Но он знал, что будет не так, что он должен выйти вперед, если хочет, чтобы другие за ним последовали, а приклады и пули полицейских всегда поражают тех, кто идет в первом ряду. И потому сейчас он хоть и смеялся, но снова чувствовал острую, мучительную тревогу за судьбу жены и ребенка.
Они стали говорить о разных хозяйственных мелочах, о малыше и своих знакомых, пытаясь этим прогнать мучившие их темные мысли. Потом Симеон вынул деньги и без объяснения причин отдал их жене. Это была его заработная плата за последнюю неделю, полученная на складе «Фумаро», и несколько сот левов, вырученных от продажи золотой монеты, которую подарил его матери свекор к свадьбе. Он хранил эту монету про черный день, на случай безработицы или тяжелой болезни. А вчера продал ее, опасаясь, как бы с ним не случилось чего-нибудь плохого, и не желая, чтобы его жена и ребенок оставались без денег хотя бы в первые недели.
Но от этого жена его снова заплакала, все так же тихо, даже не всхлипывая, а он сделал вид, что не замечает ее слез, и вышел во дворик наколоть дров.

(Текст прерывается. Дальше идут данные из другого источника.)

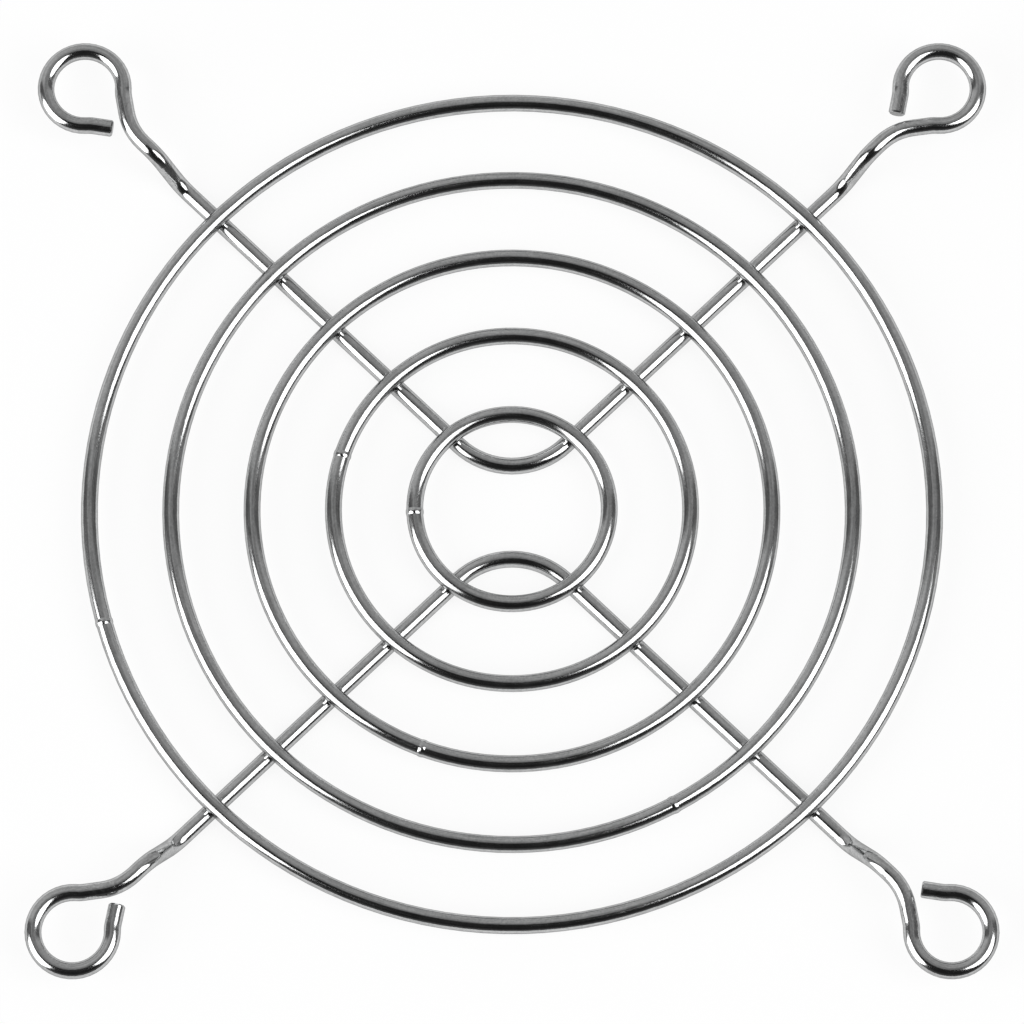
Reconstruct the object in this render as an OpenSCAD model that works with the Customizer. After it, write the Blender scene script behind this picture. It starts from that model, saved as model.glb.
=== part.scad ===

Когда пробило половину седьмого, он подошел к спящему сынишке и поцеловал его. И тогда тоска, сжимавшая его сердце, внезапно отлила, и он почувствовал силу и бодрость, которые, казалось, вдохнуло в него крошечное личико сына. Он вдруг осознал: что бы пи случилось сегодня, коммунизм рано или поздно победит во всем мире, а эта женщина будет любить его всегда, и сын вырастет окруженный ее заботами, как молодое деревце, которое посадили во дворе в день его рождения. Вскоре он простился с женой и направился к центру города. Рабочий район был все еще тих и безлюден. А над печальными, покосившимися домишками и тесными двориками, над нищетой и бедностью ярко снял майский день.